Reputation: 129
I have a data frame for customer transactions:
customer_id|tier |transaction_type|year|no_of_purchases
1353455 |1 |online |2012|5
1353455 |1 |retail |2012|8
1353455 |1 |retail |2014|10
1543798 |2 |retail |2012|1
The tier is their loyalty program tier. I want to see if there is difference in the transaction_type and no_of_purchases between each tier.
I did a countplot for this:
sns.countplot(x="transaction_type", y="no_of_purchase", hue"tier")
Goal: I want show for each year (x-axis) what is the count of the no_purchases for each transaction_type and how does this differ for each tier. Here is an example of how I want it to look. Ideally we would have 4 graphs, one for each of the transaction type.
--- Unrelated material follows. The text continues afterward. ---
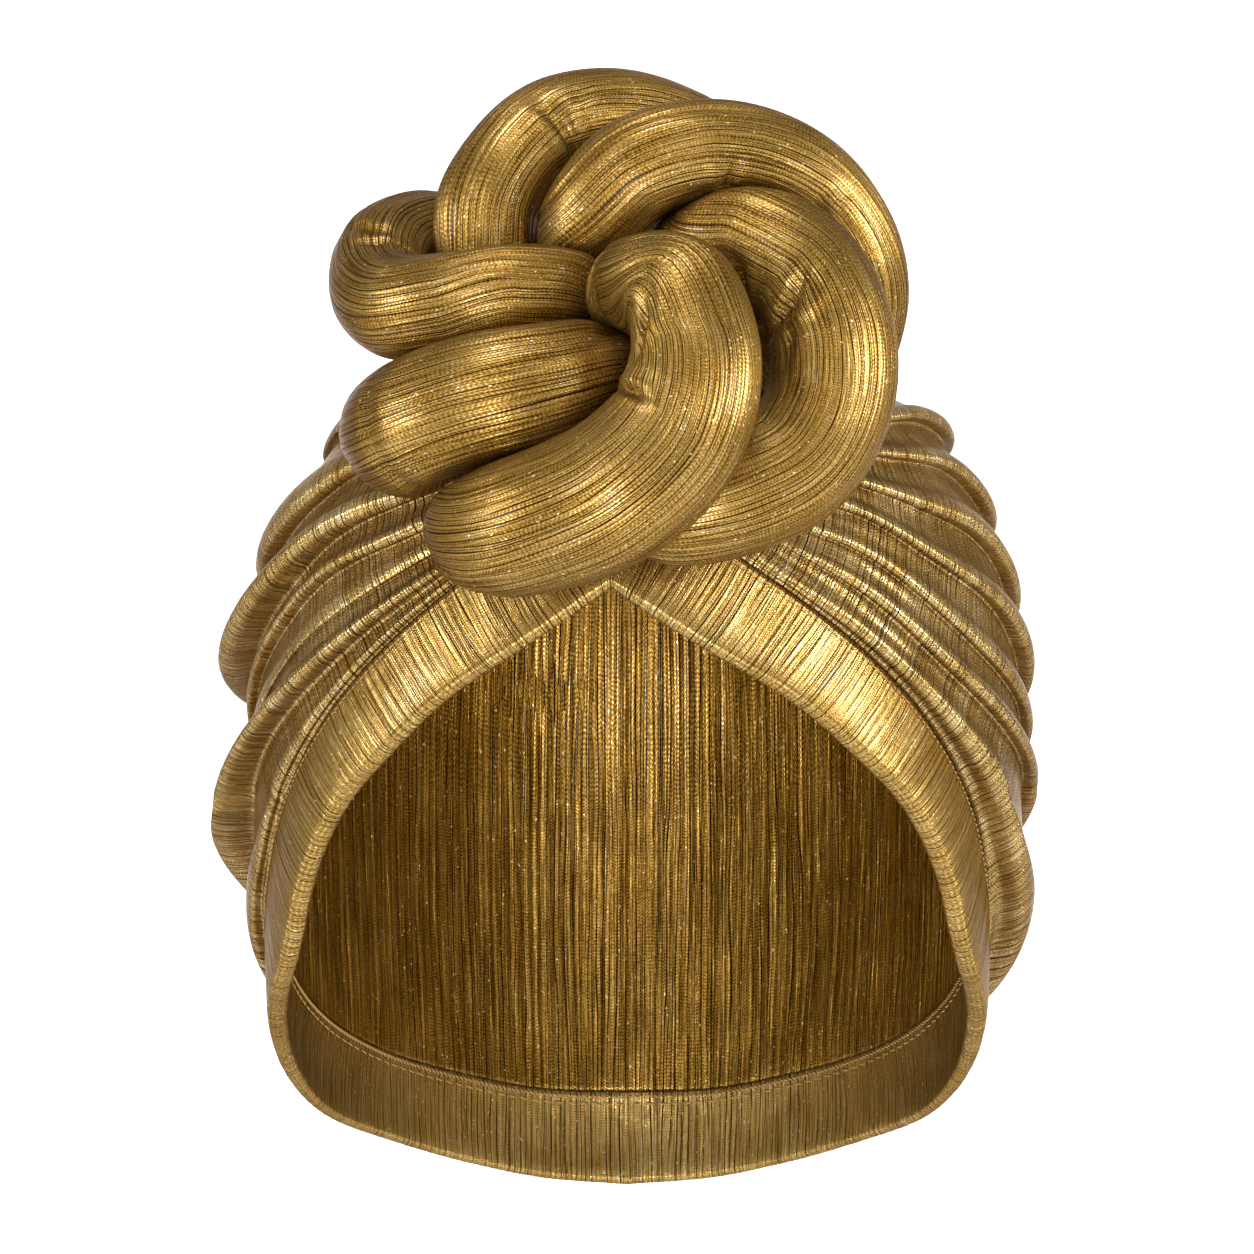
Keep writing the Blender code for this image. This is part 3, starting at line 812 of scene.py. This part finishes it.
def tuck_depth(name, at, turn, radius):
    """Sum of troughs, depth * exp(-(a/length)^2 - (b/width)^2), each with its side ridge."""
    depth = np.zeros((len(at), len(turn)))
    for share, degrees, half_length, half_width, deep, slant in TUCKS[name]:
        ds = (at - share * at[-1])[:, None]
        dt = np.angle(np.exp(1j * (turn - np.radians(degrees))))[None, :] * radius[:, None]
        c = math.cos(math.radians(slant))
        s = math.sin(math.radians(slant))
        a = (ds * c + dt * s) / half_length
        b = (dt * c - ds * s) / half_width
        depth += deep * np.exp(-a ** 2) * (np.exp(-b ** 2) - 0.35 * np.exp(-(b - 2.2) ** 2 / 2))
    return depth


def roll_piece(name, line, seed):
    """Roll of cloth: hub + spoke * (free reach + pleats + unevenness - tucks)."""
    at, centre, radius, forward, _ = roll_axis(line, ROLL_SPACING)
    outward, side = roll_frame(centre, forward)
    turn = np.arange(ROLL_SIDES) / ROLL_SIDES * 2 * np.pi
    spoke = outward[:, None] * np.cos(turn)[:, None] + side[:, None] * np.sin(turn)[:, None]
    reach = read_off(soften(free_reach(name, line), 1), len(at), ROLL_SIDES)
    mean_radius = float(np.median(radius))
    total = 2 * np.pi * mean_radius
    across = turn * mean_radius
    sway = SWAY[0] * soft_noise(at / SWAY[1], 0 * at, seed + 1)
    ridge = pleats(across[None, :] + sway[:, None], ROLL_PLEAT, total, seed)
    sag = SAG[0] * soft_noise(at[:, None] / SAG[1], turn[None, :] * 10 / np.pi, seed + 2)
    swell = SWELL[0] * soft_noise(at[:, None] / SWELL[1], turn[None, :] * 4 / np.pi, seed + 3)
    open_cloth = ease((reach / radius[:, None] - 0.72) / 0.2)
    calm = ease(np.minimum(at, at[-1] - at) / 8)[:, None] * open_cloth
    tucks = tuck_depth(name, at, turn, radius)
    reach = reach + calm * (ROLL_PLEAT_HEIGHT * (ridge - 0.6) + sag + swell - 0.5 - tucks)
    grid = centre[:, None] + spoke * np.maximum(reach, 0.1)[..., None]
    u = np.concatenate([across, [total]])
    uv = np.stack(np.broadcast_arrays(u[None, :], at[:, None]), axis=-1)
    return cloth_object(name + "_cloth", grid, uv,
                        first_tip=centre[0] - forward[0] * radius[0] * ROLL_TIP,
                        last_tip=centre[-1] + forward[-1] * radius[-1] * ROLL_TIP)


rolls = [place(roll_piece(name, line, 100 + 10 * i), name)
         for i, (name, line) in enumerate(KNOT.items())]
rolls.append(place(roll_piece("knot_core", KNOT_CORE, 170)))

# %% [markdown]
# Three lines of stitching show. Round the back, short slanting stitches bind the inner edge
# of the hem and a row of longer ones holds it down. Small stitches also sit in the seam
# between the band and the crown. A stitch is a short capsule that bows away from the cloth,
# and all the stitches of a line are one mesh.

# %% Stitches
EAR_AZIMUTH = 50
INSIDE = -BAND_CLOTH - 0.3
# spacing, half length, radius of the thread; share of the band's width, lift off the cap,
# slant, first azimuth, side of the cloth it lies on (-1 inside), how far it bows off it
STITCHES = {
    "binding_stitches": (1.25, 0.85, 0.27, 1.03, INSIDE, 35, EAR_AZIMUTH, -1, 0.3),
    "hem_stitches": (3.1, 1.2, 0.24, 0.94, INSIDE, 7, EAR_AZIMUTH, -1, 0.3),
    "seam_stitches": (1.9, 0.62, 0.16, 0.93, 0.4, 0, 0, 1, 0.2),
}
STITCH_STATIONS = 6
STITCH_SIDES = 6


def stitch_line(name, centres, along, out, half_length, radius, bow):
    """Capsules: centre + along * L t + out * bow (1 - t^2), ring radius r sqrt(1 - t^2)."""
    side = np.cross(along, out)
    t = np.sin(np.linspace(-1, 1, STITCH_STATIONS) * np.pi / 2 * 0.9)
    a = np.arange(STITCH_SIDES) / STITCH_SIDES * 2 * np.pi
    girth = radius * np.sqrt(1 - t ** 2)
    spine = (centres[:, None] + along[:, None] * (half_length * t)[:, None]
             + out[:, None] * (bow * (1 - t ** 2))[:, None])
    rings = (spine[:, :, None]
             + (out[:, None] * np.cos(a)[:, None])[:, None] * girth[:, None, None]
             + (side[:, None] * np.sin(a)[:, None])[:, None] * girth[:, None, None])
    count = len(centres)
    each = STITCH_STATIONS * STITCH_SIDES
    k, s, j = np.meshgrid(np.arange(count), np.arange(STITCH_STATIONS - 1),
                          np.arange(STITCH_SIDES), indexing="ij")
    start = k * each + s * STITCH_SIDES
    after = (j + 1) % STITCH_SIDES
    quads = np.stack([start + j, start + after, start + STITCH_SIDES + after,
                      start + STITCH_SIDES + j], axis=-1)
    ends = np.arange(count)[:, None] * each
    first = ends + np.arange(STITCH_SIDES)[::-1]
    last = ends + each - STITCH_SIDES + np.arange(STITCH_SIDES)
    corners = np.concatenate([quads.ravel(), first.ravel(), last.ravel()])
    sizes = np.concatenate([np.full(quads[..., 0].size, 4), np.full(2 * count, STITCH_SIDES)])
    print("%s: %d stitches" % (name, count))
    return place(mesh_object(name, rings.reshape(-1, 3), corners, sizes))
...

It would be great if we can show the count at each point too.
Upvotes: 1
Views: 7306
Reputation: 682
You can use seaborn catplot.
First, you can aggregate your data, then do the vizualization using seaborn.
data_viz = df.groupby(['year','transaction_type','tier'], as_index=False)['no_of_purchases'].sum()
sns.catplot(data=data_viz, x='year', y='no_of_purchases', hue='tier', col='transaction_type', kind='bar')
But unfortunately based on the documentation, you cannot plot the data using line plot.
There is a work around though, you can do something like this.
import matplotlib.pyplot as plt
data_viz = df.groupby(['year','transaction_type','tier'], as_index=False)['no_of_purchases'].sum()
for i in list(data_viz['transaction_type'].unique()):
viz = sns.lineplot(data=data_viz[data_viz['transaction_type'] == i], x='year', y='no_of_purchases', hue='tier')
plt.title(i)
plt.show()
Upvotes: 2